I owed it to myself, to my laptop and to inquiring minds to go upon this journey. Immediately, I started hearing the voices. It was as if I just needed permission to enter the inanimate world Interesting note, my boobs were the first to reach out to me. They introduced themselves as Mommy 1 and Mommy 2. Both of them really laid into me. “Please, enough with those Victoria Secret Bras. Sure, they have a certain allure..but their lasting power is for shit.” Also, show us off more..we need to breath. It’s getting colder and you’re going to start hiding us behind Performance Fleece. He’s a dick.”

I grabbed a bottle of Evian water and went upon my purposeful research. Immediately, the plastic bottle spoke to me. “ Jax, keep drinking my overpriced goodness but this whole ‘I’m from the natural spring’s of Lake Geneva' is bullshit. I was bottled from a toilet at a Shell Gas station off Highway 46 near Denville, New Jersey." Sadly, that revelation made me vomit for the majority of the day. This project was intense and I needed to baby step my way into my calling.

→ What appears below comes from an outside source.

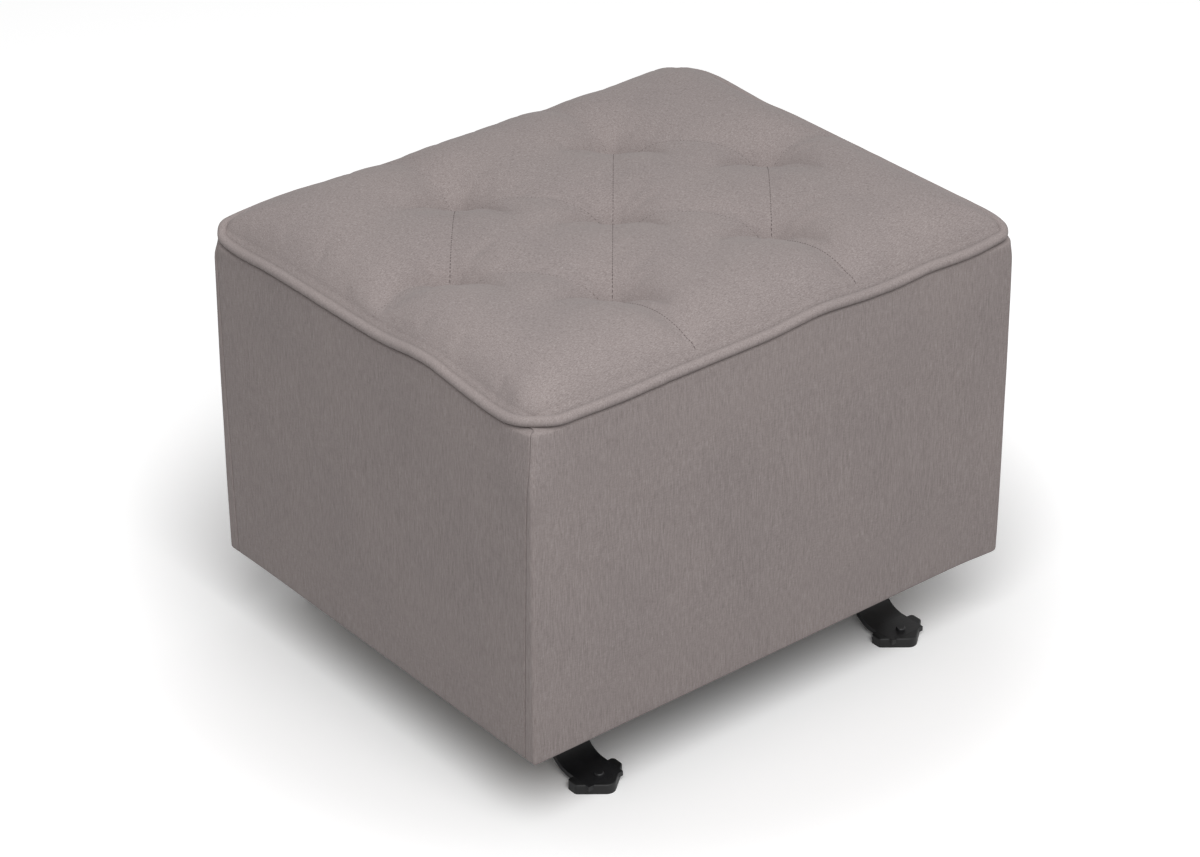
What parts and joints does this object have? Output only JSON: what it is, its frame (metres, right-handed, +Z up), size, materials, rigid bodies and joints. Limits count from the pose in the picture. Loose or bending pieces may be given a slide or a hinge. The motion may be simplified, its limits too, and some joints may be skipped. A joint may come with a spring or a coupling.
{
  "type": "glider ottoman",
  "caption": "Upholstered box ottoman with a tufted seat and welt, gliding fore and aft on hanging links above two arched black runners.",
  "frame": {"origin": "on the floor, under the middle of the ottoman at rest", "axes": "+X along the long front face to the sitter's right as the front is looked at, -Y towards the front, +Z up"},
  "size_m": [0.565, 0.471, 0.4509],
  "materials": {
    "steel_black": "satin black paint",
    "foot_plastic": "matte black",
    "zinc_steel": "bright zinc",
    "nylon": "natural",
    "rubber_black": "matte",
    "plywood": "raw",
    "softwood": "raw",
    "foam": "matte",
    "wadding_white": "matte",
    "cover_cloth": "heathered linen-look weave",
    "welt_cloth": "heathered linen-look weave",
    "dust_cloth": "matte black",
    "twine": "matte",
    "toggle_plastic": "natural"
  },
  "bodies": {
    "base": {"right_runner": "steel_black", "left_runner": "steel_black", "front_right_foot": "foot_plastic", "front_left_foot": "foot_plastic", "rear_right_foot": "foot_plastic", "rear_left_foot": "foot_plastic", "foot_screws": "zinc_steel", "right_side_plate": "steel_black", "left_side_plate": "steel_black", "front_cross_tube": "steel_black", "rear_cross_tube": "steel_black", "frame_bolts": "zinc_steel", "frame_nuts": "zinc_steel", "upper_pivot_bolts": "zinc_steel", "upper_pivot_spacers": "zinc_steel", "upper_pivot_nuts": "zinc_steel", "stop_bumpers": "rubber_black", "stop_bolts": "zinc_steel"},
    "front_right_link": {"front_right_link": "steel_black", "front_right_link_bushes": "nylon"},
    "front_left_link": {"front_left_link": "steel_black", "front_left_link_bushes": "nylon"},
    "rear_right_link": {"rear_right_link": "steel_black", "rear_right_link_bushes": "nylon"},
    "rear_left_link": {"rear_left_link": "steel_black", "rear_left_link_bushes": "nylon"},
    "ottoman": {"right_carriage_plate": "steel_black", "left_carriage_plate": "steel_black", "carriage_screws": "zinc_steel", "lower_pivot_bolts": "zinc_steel", "lower_pivot_washers": "zinc_steel", "lower_pivot_nuts": "zinc_steel", "right_mechanism_cleat": "softwood", "left_mechanism_cleat": "softwood", "front_right_corner_post": "softwood", "front_left_corner_post": "softwood", "rear_right_corner_post": "softwood", "rear_left_corner_post": "softwood", "front_board": "plywood", "rear_board": "plywood", "right_board": "plywood", "left_board": "plywood", "frame_screws": "zinc_steel", "seat_deck": "plywood", "seat_foam": "foam", "tuft_twine": "twine", "tuft_toggles": "toggle_plastic", "seat_cover": "cover_cloth", "welt": "welt_cloth", "front_wadding": "wadding_white", "rear_wadding": "wadding_white", "right_wadding": "wadding_white", "left_wadding": "wadding_white", "front_cover": "cover_cloth", "rear_cover": "cover_cloth", "right_cover": "cover_cloth", "left_cover": "cover_cloth", "dust_cover": "dust_cloth", "hem_staples": "zinc_steel"}
  },
  "joints": [
    {"name": "front_left_link_swing", "type": "hinge", "parent": "base", "child": "front_left_link", "pos_m": [-0.21, -0.09, 0.3], "axis": [1, 0, 0], "range_deg": [-17, 17]},
    {"name": "ottoman_glide", "type": "hinge", "parent": "front_left_link", "child": "ottoman", "pos_m": [-0.21, -0.09, 0.15], "axis": [1, 0, 0], "range_deg": [-17, 17]},
    {"name": "front_right_link_swing", "type": "hinge", "parent": "base", "child": "front_right_link", "pos_m": [0.21, -0.09, 0.3], "axis": [1, 0, 0], "range_deg": [-17, 17]},
    {"name": "rear_left_link_swing", "type": "hinge", "parent": "base", "child": "rear_left_link", "pos_m": [-0.21, 0.09, 0.3], "axis": [1, 0, 0], "range_deg": [-17, 17]},
    {"name": "rear_right_link_swing", "type": "hinge", "parent": "base", "child": "rear_right_link", "pos_m": [0.21, 0.09, 0.3], "axis": [1, 0, 0], "range_deg": [-17, 17]}
  ],
  "couplings": [
    {"joint": "front_left_link_swing", "follows": "ottoman_glide", "ratio": -1},
    {"joint": "front_right_link_swing", "follows": "ottoman_glide", "ratio": -1},
    {"joint": "rear_left_link_swing", "follows": "ottoman_glide", "ratio": -1},
    {"joint": "rear_right_link_swing", "follows": "ottoman_glide", "ratio": -1}
  ]
}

After I had ejected all contents from my stomach from the past year, I decided it would be most logical to hit a sports themed Mexican bar. The voices ran rampant. There seemed to be a lot of jealousies and rivalries among things without heartbeats. The mild salsa felt inferior to the hot salsa, the 150 watt light bulb constantly condescended the 75 watt and the well liquor compared their segregation from the top shelf spirits to America’s race relations in the early 60’s.

Wheel of Fortune was on TV and all of a sudden 14 letters from the alphabet started a rumble with the 12 most common letters: E, T, A, O, I, N, S, H, R, D, L and U. The slighted letters finally backed off, told Pat and Vanna their lack of use was a breach of contract and left in a huff to join Dave Chappelle in South Africa.

I had suffered angry inanimate object overload and needed to end my day’s work and returned home to Esteban(who I’m beginning to think might have questionable connections to the Spanish mafia.) Regardless, He was really proud of me and said that if he had a hand he would pat me on the back . My vocal computer had one final message that he needed me to pass along to all Apple Computers. “I’ve been talking with all the PC’s and we have some issues with you holier than thou Apples.” I told him that I would be happy to relay his message as I see most of them at my local coffee shop down the street. “Please let the motherfuckers know that we are sick of their self righteous, user friendly ways and awesome, dare I say kick ass, graphics. Also, please give the Power Macintosh G3 my number because she’s smokin’ hot.”